Introductions are given at card parties when necessary to fill out tables for a game, and they occur also where one person especially wishes another to become acquainted with a friend.
An English Custom.
Strangers are always introduced to visitors, and at dinners, if previously unacquainted, the gentleman is introduced, a few minutes beforehand, to the lady he is to take out to the table. In England, however, where they exercise great care in giving introductions, even this formality is not always complied with. Richard Grant White speaks of being informed at the last moment, in some house whose owner boasted many titles, that he was to take down “the lady in pink over there in the bay window,” to whom, therefore, he duly went, and, bending an inviting elbow, said in his most persuasive tones: “May I have the pleasure?” The proffered honor was accepted, and he and the lady, each equally ignorant as to the other’s identity, went out to spend a long two hours in entertaining one another.
The one redeeming feature of this English custom is that everyone, at private entertainments, talks to everyone else without an introduction, considering that the fact of their being guests under the same roof is a species of endorsement for all, and, better still, this sociability carries with it no after obligations, because, since they are not introduced, they are not acquainted. In this country, owing probably to the unfortunate frequency of introductions among us, a certain chill pervades the atmosphere when a portion of the guests are unacquainted with one another, for, as a rule, no one here attempts to converse without having been properly presented.
In metropolitan circles, however, this is not so much the case, and as our country grows older it is to be hoped that “a change will come o’er the spirit of our dream” in this respect, thus lessening the present responsibility of our hostesses, who, torn between two opposing factions, feel that “If I introduce Mrs. So-and-so to Mrs. Blank she will never forgive me, and if I do not introduce Mrs. Blank to Mrs. So-and-so I shall have made a mortal enemy.”

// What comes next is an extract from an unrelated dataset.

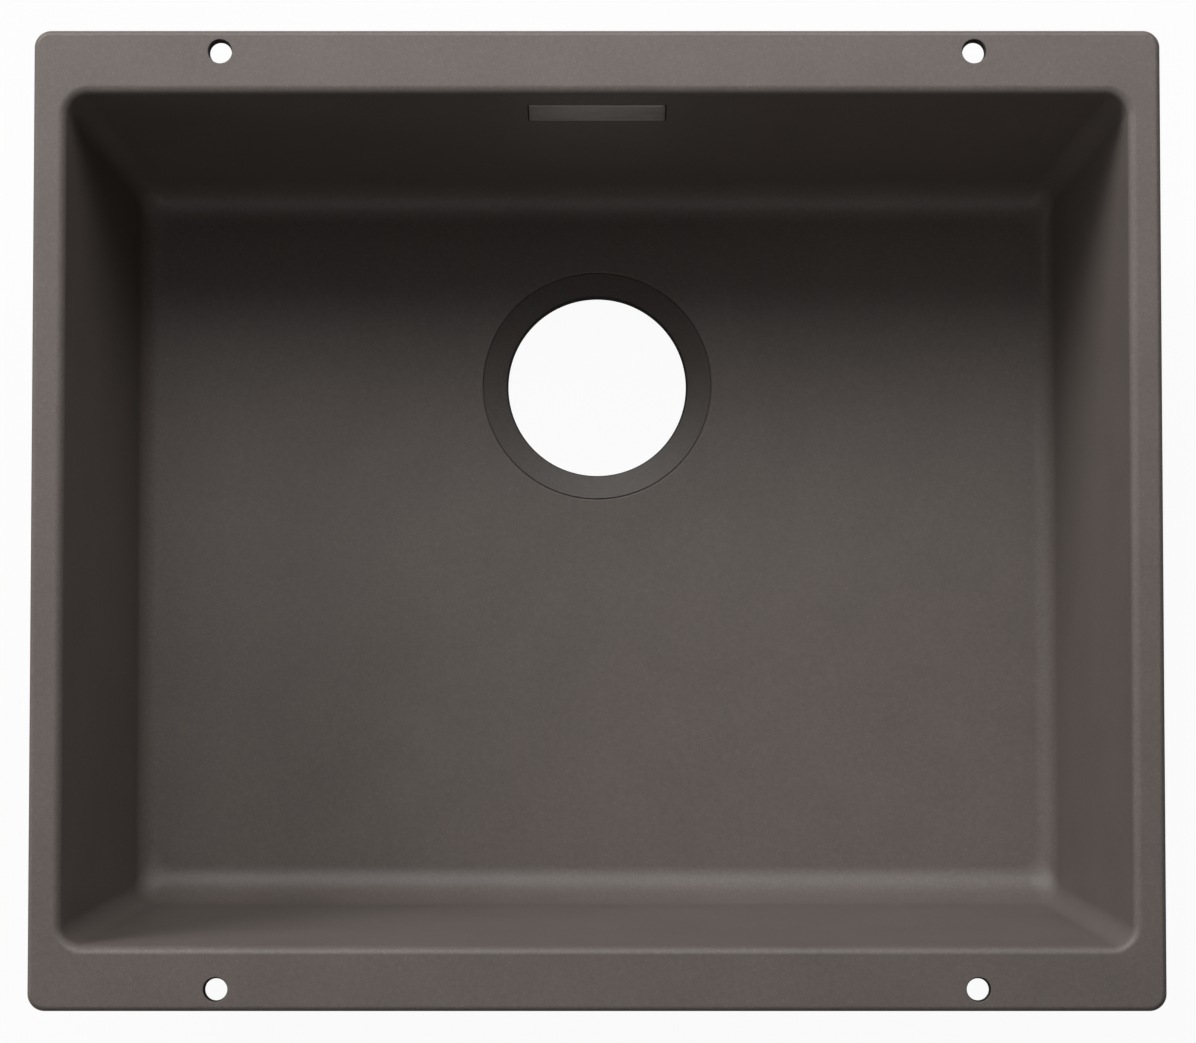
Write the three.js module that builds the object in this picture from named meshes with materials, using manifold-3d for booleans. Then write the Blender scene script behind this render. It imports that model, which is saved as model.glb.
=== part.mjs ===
// Undermount kitchen sink: one moulded composite bowl, with an overflow set through its back wall.
// Millimetres, +Z up, +Y towards the back wall. The origin is the centre of the rim's plan, at the
// level of the underside.
import * as THREE from 'three';
import { mergeVertices } from 'three/addons/utils/BufferGeometryUtils.js';
import Module from 'manifold-3d';

const wasm = await Module();
wasm.setup();

// Rim
const rimSideWidth = 15;
const rimEndWidth = 30;
const rimThickness = 8;
const rimCornerRadius = 8;
const rimTopRoll = 2.5;
const rimBottomRoll = 1;

// Bowl, measured inside, at the line where its walls would meet the rim's top
const openingLength = 500;
const openingDepth = 400;
const openingCornerRadius = 10;
const openingRoll = 4.5;
const bowlDepth = 190;
const draftAngle = THREE.MathUtils.degToRad(6);
const sideFillet = 11;
const endFillet = 20;

// Shell
const wallThickness = 9;
const floorThickness = 12;
const underRimFillet = 5;

// Fixing holes in the rim, drafted as moulded, and their distances from its outer edges
const fixingHoleFromSide = 87.5;
const fixingHoleFromEnd = 10;
const fixingHoleTopRadius = 5.65;
const fixingHoleBottomRadius = 5.1;

// Drain
const drainFromBack = 120;
const drainRadius = 45;
const drainSeatWidth = 12.5;
const drainSeatDepth = 1.5;
const nutSeatWidth = 16;
const nutSeatDepth = 1;

// Overflow cover, and the pocket that it sits in
const overflowDepth = 36;
const coverLength = 65;
const coverHeight = 28;
const coverThickness = 1.2;
const coverCornerRadius = 1;
const coverProud = 0.4;
const pocketSideGap = 1;
const pocketInletGap = 2.5;
const pocketDepth = 6;

// Frame behind the cover, and the throat through the wall
const frameInset = 0.5;
const frameThickness = 1.4;
const frameCornerRadius = 2;
const ledgeWidth = 3;
const windowSideBar = 12;
const windowEdgeBar = 5.5;

// Screws and threaded inserts
const screwFromThroatEnd = 4;
const screwRadius = 2;
const screwHeadRadius = 3.8;
const screwHeadHeight = 2;
const screwHeadSide = 0.8;
const screwCrossWidth = 0.9;
const screwCrossLength = 4.4;
const screwCrossDepth = 1.2;
const screwPastInsert = 0.5;
const insertRadius = 3.5;
const insertLength = 8;
const insertSetBack = 1;

// Spring clips on the cover
const clipSpacing = 20;
const clipWidth = 6;
const clipSheet = 0.6;
const clipBendRadius = 1.2;
const clipReach = 3.3;

// Gasket and housing behind the wall
const padProud = 1;
const padMargin = 3;
const sealWidth = 6;
const gasketThickness = 1.7;
const gasketInset = 1;
const gasketWindowGap = 0.5;
const flangeThickness = 2.5;
const flangeCornerRadius = 5;
const housingDepth = 19;
const housingWall = 2;
const housingDrop = 6;
const bossRadius = 5;
const bossOverlap = 1;
const bossFloor = 2;
const outletRadius = 9;
const outletBoreRadius = 7;
const outletLength = 24;
const barbCount = 3;
const barbHeight = 0.8;
const barbPitch = 5;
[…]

At a party given in behalf of a _débutante_ she is to be introduced to every lady present, and every gentleman is to be presented to her. In case there should be a distinguished guest present at any entertainment, all other guests must be made acquainted with the favored one.
You May Introduce Yourself.
There are also times when it is eminently proper to introduce one’s self, such as when you find upon entering a drawing room that the hostess has forgotten your name; or if it should have been wrongly announced; or if you are an entire stranger to the hostess, it is not only proper, but imperative, to introduce yourself at once. Then, too, it occasionally happens that a gentleman, wishing to render some assistance to a lady who is traveling alone, prefers to introduce himself beforehand. This, of course, leaves the lady perfectly free to recognize him or not at any future time. Occasions such as these are constantly arising, and tact and judgment must be used to decide the question for one’s self.